═══ Provided material ═══

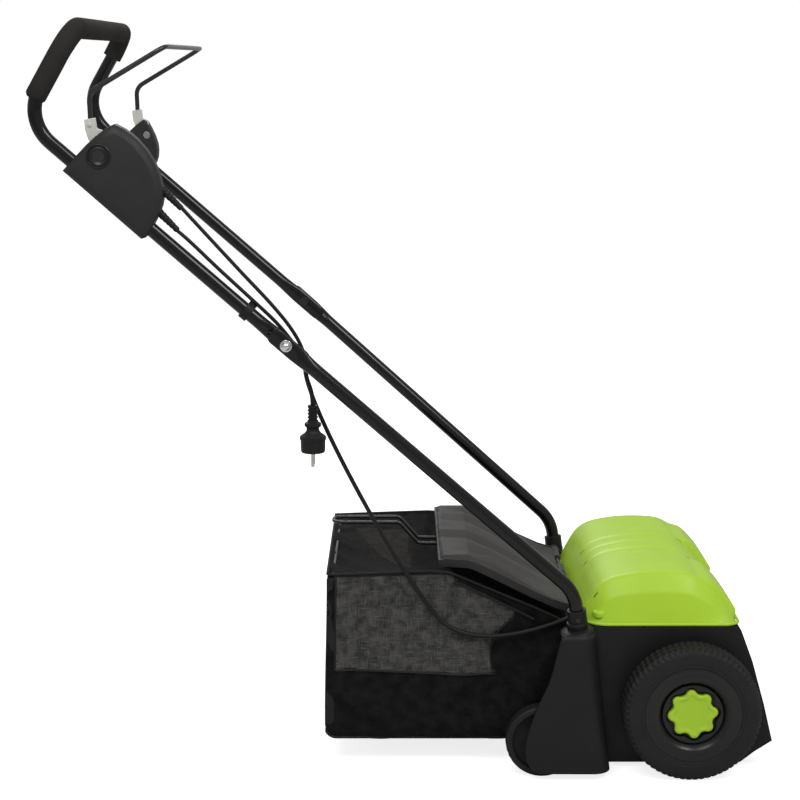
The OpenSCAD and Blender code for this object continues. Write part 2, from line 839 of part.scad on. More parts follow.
// Foam sleeve over the bar and its corners; it runs further down the right leg
module foam_grip() {
    near_len = 94;
    far_len = 46;
    module sleeve(r, extra) {
        across(grip, grip_angle)
            rod_path([[-leg_y, -near_len - extra], [-leg_y, 0], [leg_y, 0], [leg_y, -far_len - extra]],
                [0, grip_bend_r, grip_bend_r, 0], r);
    }
    color([0.18, 0.17, 0.17]) from_axle() difference() {
        sleeve(foam_r, 0);
        sleeve(tube_r + run_gap, 1);
    }
}

// ---------- switch box and bail ----------

// The box's side outline, shrunk by inset: a long arc in front, a flat top and a square back
function box_outline(inset) =
    let (r = box_arc_r - inset, top = box_d[1] - inset, end = box_s[1] - inset,
        top_angle = asin((box_d[1] - box_arc_d) / box_arc_r))
    concat(
        [for (i = [0:14]) let (a = 180 - i * top_angle / 14)
            [box_arc_s + r * cos(a), box_arc_d + r * sin(a)]],
        [[end - 18, top], [end - 7.7, top - 8], [end - 1.7, top - 22], [end, top - 41],
            [end, box_d[0] + inset], [box_s[0] + 1 + inset, box_d[0] + inset]]
    );

// Cuts shared by both halves: the tube, the cable outlets and the lever's slot
module box_cuts() {
    handle_frame() {
        translate([0, leg_y, 0]) rod_path([[200, 0], [430, 0]], [], tube_r + run_gap);
        bar_y(bail_at, lever_pin_r + run_gap, 220, 246);
        translate([bail_at.x + 2, bail_arm_y - 4.2, bail_at.y - 18]) cube([60, 8.4, 70]);
    }
    for (p = [relief_out, relief_low])
        translate([0, leg_y, 0]) cable_outlet(p, 6.3, 4);
}

// A cone that leaves the box at p along the tube
module cable_outlet(p, r, back) {
    translate([p.x, 0, p.y]) rotate([0, handle_angle + 90 + 4, 0]) translate([0, 0, -back])
        cylinder(r = r, h = back + 12);
}

// Half of the switch box: open at y0, closed at y1, bevelled from bevel_y to y1
module left_box_half(y0, y1, bevel_y, bevel) {
    wall = 2.5;
    side = sign(y1 - y0);
    floor_y = y1 - side * wall;
    open_y = y0 - side;
    difference() {
        handle_frame() difference() {
            union() {
                extrude_y(min(y0, bevel_y), max(y0, bevel_y)) polygon(box_outline(0));
                hull() {
                    extrude_y(bevel_y - 0.05, bevel_y + 0.05) polygon(box_outline(0));
                    extrude_y(y1 - 0.05, y1 + 0.05) polygon(box_outline(bevel));
                }
            }
            extrude_y(min(open_y, floor_y), max(open_y, floor_y))
                polygon(box_outline(bevel + wall));
        }
        box_cuts();
    }
}

module switch_box_outer() {
    color([0.13, 0.13, 0.135]) from_axle() mirror([0, 1, 0]) difference() {
        left_box_half(leg_y + 0.1, box_y[1], box_y[1] - 8, 9);
        handle_frame() bar_y(button_at, button_r + 0.4, 250, 275);
    }
}

module switch_box_inner() {
    color([0.13, 0.13, 0.135]) from_axle() mirror([0, 1, 0])
        left_box_half(leg_y - 0.1, box_y[0], box_y[0] + 4, 5);
}

// Domed push button with a stem that reaches behind the bail lever
module lockout_button() {
    cap_y = wheel_out_y - 1.2;
    color([0.10, 0.10, 0.105]) from_axle() mirror([0, 1, 0]) handle_frame() {
        bar_y(button_at, button_r, cap_y - 9, cap_y);
        bar_y(button_at, button_r - 3, cap_y, wheel_out_y);
        bar_y(button_at, 5, 247.5, cap_y - 9);
    }
}

module button_spring() {
    color([0.72, 0.72, 0.74]) from_axle() mirror([0, 1, 0]) handle_frame()
        translate([button_at.x, 251.5, button_at.y]) rotate([-90, 0, 0]) coil(7.5, 0.7, 3, 7);
}

module microswitch() {
    color([0.16, 0.16, 0.17]) from_axle() mirror([0, 1, 0]) handle_frame() {
        translate([button_at.x - 34, 251, button_at.y - 8]) cube([20, 10, 16]);
        translate([button_at.x - 30, 253, button_at.y + 8]) cube([3, 6, 2.5]);
    }
}

// Half-moon clamp on the left leg for the bail's other arm
module bail_bracket_left() {
    s0 = 323.7;
    s1 = 394.7;
    color([0.13, 0.13, 0.135]) from_axle() difference() {
        handle_frame() extrude_y(box_y[0], 262)
            polygon(concat([[s0, -15]],
                [for (i = [0:12]) let (a = 158 - i * 128 / 12)
                    [(s0 + s1) / 2 + 2 + 39 * cos(a), 18 + 39 * sin(a)]],
                [[s1, -15]]));
        handle_frame() {
            translate([0, leg_y, 0]) rod_path([[300, 0], [430, 0]], [], tube_r + run_gap);
            bar_y(bail_at, lever_pin_r + run_gap, 220, 248);
            translate([bail_at.x - 11, bail_arm_y - 4.2, bail_at.y - 22]) cube([60, 8.4, 71]);
            translate([bail_at.x + 10, box_y[0] - 1, bail_at.y - 22]) cube([40, 14, 71]);
        }
    }
}

module bail_screws() {
    color([0.72, 0.72, 0.74]) from_axle() mirrored() handle_frame() {
        bar_y(bail_at, lever_pin_r, 229, 245);
        bar_y(bail_at, lever_pin_r + 2.6, 227.5, box_y[0] - face_gap);
    }
}

// Rod that is squeezed towards the grip; both feet sit in the levers
module bail_rod() {
    dir = (bail_top - bail_knee) / norm(bail_top - bail_knee);
    mid = bail_top - 45 * dir;
    color([0.07, 0.07, 0.075]) from_axle() {
        mirrored() translate([0, bail_arm_y, 0]) rod_path([bail_foot, bail_knee, mid], [0, 20, 0], bail_r);
        across(bail_top, heading(bail_knee, bail_top))
            rod_path([[-bail_arm_y, -47], [-bail_arm_y, 0], [bail_arm_y, 0], [bail_arm_y, -47]],
                [0, 16, 16, 0], bail_r - seam_step);
    }
}

module bail_levers() {
    eye_r = 8.5;
    sleeve_r = 6;
    bail_eye = pivot + [-bail_at.x * cos(handle_angle) + bail_at.y * sin(handle_angle),
        bail_at.x * sin(handle_angle) + bail_at.y * cos(handle_angle)];
    color([0.83, 0.83, 0.80]) from_axle() mirrored() difference() {
        union() {
            hull() {
                bar_y(bail_eye, eye_r, bail_arm_y - lever_half_t, bail_arm_y + lever_half_t, $fn = hull_fn);
                bar_y(bail_foot - [0, 3], sleeve_r - 0.2, bail_arm_y - lever_half_t,
                    bail_arm_y + lever_half_t, $fn = hull_fn);
            }
            translate([bail_foot.x, bail_arm_y, bail_foot.y - 4]) cylinder(r = sleeve_r, h = 19);
        }
        bar_y(bail_eye, lever_pin_r + run_gap, 225, 250);
        translate([0, bail_arm_y, 0])
            rod_path([bail_foot, bail_knee], [], bail_r + run_gap);
    }
}

// ---------- cables and plug ----------

// Cable outlets lie in the plane of the right leg
relief_dir = [cos(handle_angle + 4), -sin(handle_angle + 4)];
relief_skip = 2;

module strain_reliefs() {
    color([0.10, 0.10, 0.10]) from_axle() for (p = [relief_out, relief_low])
        translate([p.x, -leg_y, p.y]) rotate([0, handle_angle + 94, 0]) translate([0, 0, -relief_skip])
            cylinder(r1 = 6, r2 = 4.2, h = relief_len + relief_skip);
}

function relief_end(p) = [p.x + (relief_len + 0.2) * relief_dir.x, -leg_y,
    p.y + (relief_len + 0.2) * relief_dir.y];
cross_low = [-557, -228, 600];

module plug_cable_upper() {
    a = relief_end(relief_out);
    color([0.08, 0.08, 0.08]) from_axle()
        cable(bezier_points([a + cable_r * [0.8, 0, -0.6], [-660, -252, 756], [-565, -243, 690],
            knuckle + 2.15 * cable_r * [-0.77, 0, 0.64]], 14), cable_r);
}

module motor_cable_upper() {
    a = relief_end(relief_low);
    color([0.08, 0.08, 0.08]) from_axle()
        cable(bezier_points([a + cable_r * [0.8, 0, -0.6], [-650, -250, 722], [-590, -228, 690],
            cross_low + [-2, 0, cable_r + 4]], 14), cable_r);
}

module motor_cable_lower() {
    drop = [cross_low, [-559, -222, 545], [-416, -198, 279], [-366, -197, 224]];
    sag = [drop[3], [-330, -197, 187], [-262, -196, 186], [-151, -194, 234]];
    color([0.08, 0.08, 0.08]) from_axle()
        cable(concat(bezier_points(drop, 10), [for (i = [1:10]) bezier(sag, i / 10)]), cable_r);
}

// Saddle clip that holds the lower cable on the right leg
module cable_clip() {
    clip_s = 66;
    color([0.12, 0.12, 0.12]) from_axle() mirror([0, 1, 0]) handle_frame() difference() {
        union() {
            translate([clip_s, leg_y, 0]) rotate([0, 90, 0]) cylinder(r = tube_r + 3, h = 12);
            translate([clip_s, leg_y - 5, 8]) cube([12, 10, 6]);
        }
        translate([clip_s - 1, leg_y, 0]) rotate([0, 90, 0]) cylinder(r = tube_r + run_gap, h = 14);
    }
}

module plug_pigtail() {
    end = [plug_axis.x, plug_axis.y, 552.5];
    color([0.08, 0.08, 0.08]) from_axle() {
        cable(bezier_points([knuckle, knuckle - [0, 0, 14], end + [0, 0, 22], end], 6), cable_r - 0.3);
        // the knuckle that the tail swings on
        bar_y([knuckle.x, knuckle.z], cable_r, knuckle.y - cable_r, knuckle.y + cable_r);
    }
}

// Rubber mains plug, hanging with its pins down
module plug_body() {
    color([0.09, 0.09, 0.09]) from_axle() translate([plug_axis.x, plug_axis.y, 0]) difference() {
        rotate_extrude()
            polygon([[0, 481], [15.5, 481], [16.8, 484], [16.8, 499], [19, 500.5], [19, 504],
                [17, 507], [10, 513], [8.5, 521], [11, 522.5], [11, 527], [8.5, 529],
                [6.4, 530], [4.4, 549], [0, 549]]);
        for (y = [-pin_pitch / 2, pin_pitch / 2])
            translate([0, y, 470]) cylinder(r = pin_root_r + run_gap, h = 22);
    }
}

// Two contact pins, each with a thinner root moulded into the plug
module plug_pins() {
    root_len = 10;
    color([0.80, 0.72, 0.45]) from_axle() for (y = [-pin_pitch / 2, pin_pitch / 2])
        translate([plug_axis.x, plug_axis.y + y, 481 - pin_len]) {
            cylinder(r = pin_r, h = pin_len);
            cylinder(r = pin_root_r, h = pin_len + root_len);
        }
}

lower_housing();
motor_hood();
side_bracket_right();
side_bracket_left();
socket_collars();
body_screws();
rotor_bearings();
motor_body();
motor_mounts();
drive_belt();
rear_axle_pins();
flap_hinge_pin();
flap_spring();
lower_handle_right();
lower_handle_left();
pivot_bolts();
cap_nuts();
pivot_washers();
motor_cable_lower();
index_springs();
axle_stub_right();
depth_knob_right();
axle_stub_left();
depth_knob_left();
tyre_right();
wheel_right();
tyre_left();
wheel_left();
rear_wheel_right();
rear_wheel_left();
rotor_shaft();
rotor_tines();
driven_pulley();
motor_shaft();
armature();
cooling_fan();
drive_pulley();
rear_flap();
catcher_bag();
catcher_mouth();
catcher_frame();
catcher_handle();
upper_handle();
foam_grip();
switch_box_outer();
switch_box_inner();
microswitch();
button_spring();
bail_bracket_left();
bail_screws();
strain_reliefs();
motor_cable_upper();
plug_cable_upper();
cable_clip();
bail_rod();
bail_levers();
lockout_button();
plug_pigtail();
plug_body();
plug_pins();
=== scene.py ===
"""Looks of an electric lawn dethatcher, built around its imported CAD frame.

Places are in millimetres from the foot of the front axle: +X forward, +Y to the
machine's left, +Z up. at() turns them into the frame's metres.
"""
import math

import bmesh
import bpy
from mathutils import Matrix, Vector, noise
from mathutils.bvhtree import BVHTree


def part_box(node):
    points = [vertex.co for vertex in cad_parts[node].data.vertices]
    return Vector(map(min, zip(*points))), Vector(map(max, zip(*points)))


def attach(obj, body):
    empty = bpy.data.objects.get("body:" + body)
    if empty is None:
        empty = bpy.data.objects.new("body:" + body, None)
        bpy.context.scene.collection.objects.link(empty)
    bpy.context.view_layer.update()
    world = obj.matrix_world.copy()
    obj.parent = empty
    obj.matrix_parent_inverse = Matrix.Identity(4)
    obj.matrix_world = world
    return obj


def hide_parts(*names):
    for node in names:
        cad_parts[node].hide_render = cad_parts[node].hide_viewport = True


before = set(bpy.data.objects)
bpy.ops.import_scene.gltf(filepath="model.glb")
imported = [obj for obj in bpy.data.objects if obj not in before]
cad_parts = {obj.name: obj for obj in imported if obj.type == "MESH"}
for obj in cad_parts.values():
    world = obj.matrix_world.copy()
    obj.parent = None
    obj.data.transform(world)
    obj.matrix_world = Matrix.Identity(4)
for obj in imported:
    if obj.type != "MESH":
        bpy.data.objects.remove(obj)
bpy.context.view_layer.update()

MM = 0.001
SIDES = {"right": -1, "left": 1}
tyre_low, tyre_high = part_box("tyre_right")
AXLE_X = (tyre_low.x + tyre_high.x) / 2
WHEEL_R = (tyre_high.z - tyre_low.z) / 2 / MM
WHEEL_OUT = -tyre_low.y / MM


def at(x, y, z):
    """A point in the frame, from millimetres about the foot of the front axle."""
    return Vector((AXLE_X + x * MM, y * MM, z * MM))


# ---------------------------------------------------------------- materials

def nodes_of(name):
    """A new material with its node tree and its main shader."""
    mat = bpy.data.materials.new(name)
    mat.use_nodes = True
    tree = mat.node_tree
    return mat, tree, tree.nodes["Principled BSDF"]


def add(tree, kind, **values):
    """A node whose named inputs or properties are set."""
    node = tree.nodes.new(kind)
    for key, value in values.items():
        if hasattr(node, key):
            setattr(node, key, value)
        else:
            node.inputs[key.replace("_", " ")].default_value = value
    return node


def math_node(tree, operation, a, b=None):
    node = tree.nodes.new("ShaderNodeMath")
    node.operation = operation
    for socket, value in zip(node.inputs, (a, b)):
        if isinstance(value, (int, float)):
            socket.default_value = value
        elif value is not None:
            tree.links.new(value, socket)
    return node.outputs[0]


def place(tree):
    """Object coordinates, which are the frame's metres."""
    return tree.nodes.new("ShaderNodeTexCoord").outputs["Object"]


def noise_at(tree, coords, size_mm, detail=3.0):
    node = add(tree, "ShaderNodeTexNoise", Scale=1000.0 / size_mm, Detail=detail)
    tree.links.new(coords, node.inputs["Vector"])
    return node.outputs["Fac"]


def remap(tree, value, low, high, out_low, out_high):
    node = tree.nodes.new("ShaderNodeMapRange")
    tree.links.new(value, node.inputs["Value"])
    for key, number in (("From Min", low), ("From Max", high), ("To Min", out_low), ("To Max", out_high)):
        node.inputs[key].default_value = number
    return node.outputs["Result"]


def tint(tree, factor, a, b):
    """Mixes two colours, or a colour with a socket, by factor."""
    node = tree.nodes.new("ShaderNodeMix")
    node.data_type = "RGBA"
    tree.links.new(factor, node.inputs["Factor"])
    for key, value in ((6, a), (7, b)):
        if isinstance(value, tuple):
            node.inputs[key].default_value = (*value, 1.0)
        else:
            tree.links.new(value, node.inputs[key])
    return node.outputs[2]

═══

# [To be done]
Extract verbatim only those lines that run from the line with "lower_housing();" to the line with "cad_parts[node].hide_render = cad_parts[node].hide_viewport", inclusive.

# [Expected output]
lower_housing();
motor_hood();
side_bracket_right();
side_bracket_left();
socket_collars();
body_screws();
rotor_bearings();
motor_body();
motor_mounts();
drive_belt();
rear_axle_pins();
flap_hinge_pin();
flap_spring();
lower_handle_right();
lower_handle_left();
pivot_bolts();
cap_nuts();
pivot_washers();
motor_cable_lower();
index_springs();
axle_stub_right();
depth_knob_right();
axle_stub_left();
depth_knob_left();
tyre_right();
wheel_right();
tyre_left();
wheel_left();
rear_wheel_right();
rear_wheel_left();
rotor_shaft();
rotor_tines();
driven_pulley();
motor_shaft();
armature();
cooling_fan();
drive_pulley();
rear_flap();
catcher_bag();
catcher_mouth();
catcher_frame();
catcher_handle();
upper_handle();
foam_grip();
switch_box_outer();
switch_box_inner();
microswitch();
button_spring();
bail_bracket_left();
bail_screws();
strain_reliefs();
motor_cable_upper();
plug_cable_upper();
cable_clip();
bail_rod();
bail_levers();
lockout_button();
plug_pigtail();
plug_body();
plug_pins();
=== scene.py ===
"""Looks of an electric lawn dethatcher, built around its imported CAD frame.

Places are in millimetres from the foot of the front axle: +X forward, +Y to the
machine's left, +Z up. at() turns them into the frame's metres.
"""
import math

import bmesh
import bpy
from mathutils import Matrix, Vector, noise
from mathutils.bvhtree import BVHTree


def part_box(node):
    points = [vertex.co for vertex in cad_parts[node].data.vertices]
    return Vector(map(min, zip(*points))), Vector(map(max, zip(*points)))


def attach(obj, body):
    empty = bpy.data.objects.get("body:" + body)
    if empty is None:
        empty = bpy.data.objects.new("body:" + body, None)
        bpy.context.scene.collection.objects.link(empty)
    bpy.context.view_layer.update()
    world = obj.matrix_world.copy()
    obj.parent = empty
    obj.matrix_parent_inverse = Matrix.Identity(4)
    obj.matrix_world = world
    return obj


def hide_parts(*names):
    for node in names:
        cad_parts[node].hide_render = cad_parts[node].hide_viewport = True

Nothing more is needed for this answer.